Edy juga merasa pasal 28 UUD 1945 tentang kemerdekaan berpendapat, tidak berlaku baginya. Menyampaikan pendapat dituduh SARA, Hoax, dll.
Perlakuan terhadap Edy Mulyadi ini jelas juga menyakiti perasaan dan rasa keadilan masyarakat. Kalau seorang Wartawan Senior saja bisa diperlakukan demikian, bagaimana dengan rakyat biasa pada umumnya ?
Kedua, masyarakat Sunda merasa diperlakukan tidak adil. Laporan yang diajukan terkait penghinaan bahasa Sunda tidak ditindaklanjuti, sementara laporan 'jin buang anak' begitu cepat dilakukan pemanggilan pemeriksaan.
Ibukota masih di Jakarta saja, yang jaraknya tidak jauh dari Jawa Barat, bahkan Jakarta dan wilayah sekitarnya (Jabodetabek) banyak masyarakat Sundanya, dikesampingkan tuntutannya. Apalagi kelak jika ibukota negara sudah pindah jauh ?
Sikap Polri ini tentu saja akan mencederai jargon Presisi yang selama ini digembar-gemborkan. Semestinya, Polri tegak lurus memberikan keadilan kepada segenap masyarakat adat dan suku apapun.

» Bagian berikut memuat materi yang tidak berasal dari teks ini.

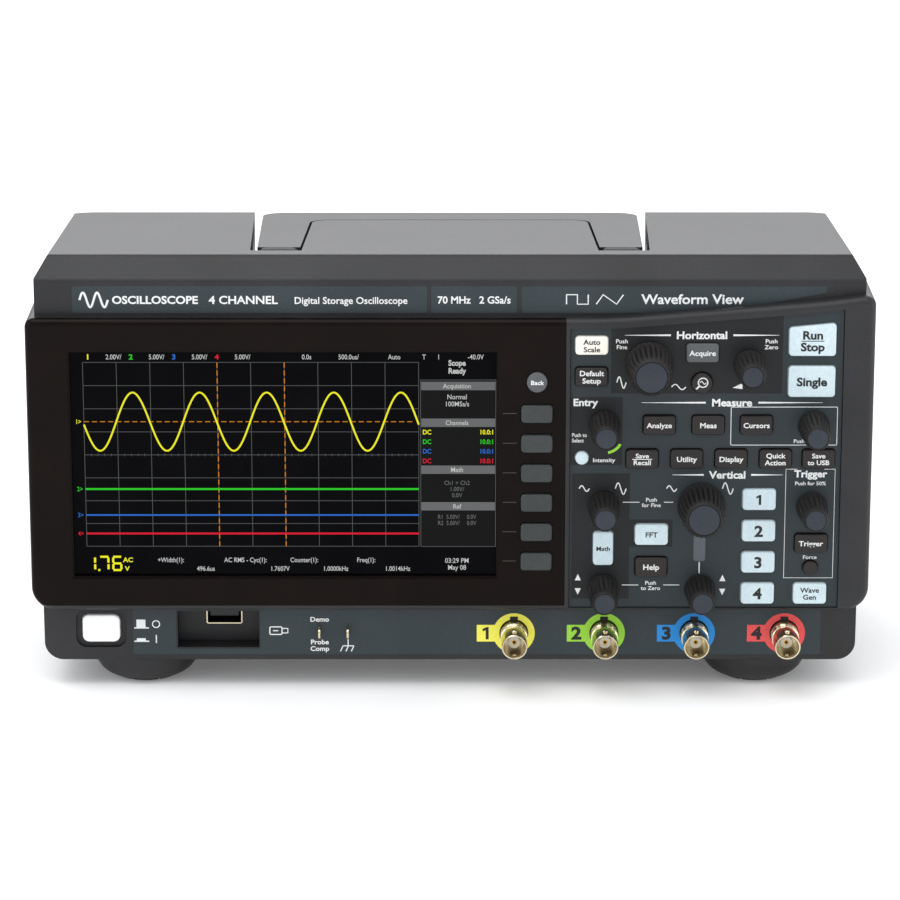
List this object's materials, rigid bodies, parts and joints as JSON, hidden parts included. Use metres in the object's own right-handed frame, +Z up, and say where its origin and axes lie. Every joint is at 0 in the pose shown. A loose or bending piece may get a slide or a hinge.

Jangan sampai, Polri justru berperilaku SARA saat menangani perkara SARA.
Ketiga, masyarakat umum semakin muak dengan corak penegakan hukum di negeri ini yang tebang pilih. Edy Mulyadi yang mengkritisi proyek IKN diproses. Sementara, orang-orang yang pro rezim, seperti Arteria Dahlan PDIP, aman-aman saja.
Ya Allah, lindungilah Bang Edy Mulyadi. Beliau tulus berjuang, dan dalam kasus ini justru memperjuangkan kepentingan masyarakat Kalimantan. Berilah petunjuk dan hidayah, agar segenap rakyat Indonesia menyadari bahaya proyek Oligarki yang disuarakan oleh Bang Edy Mulyadi.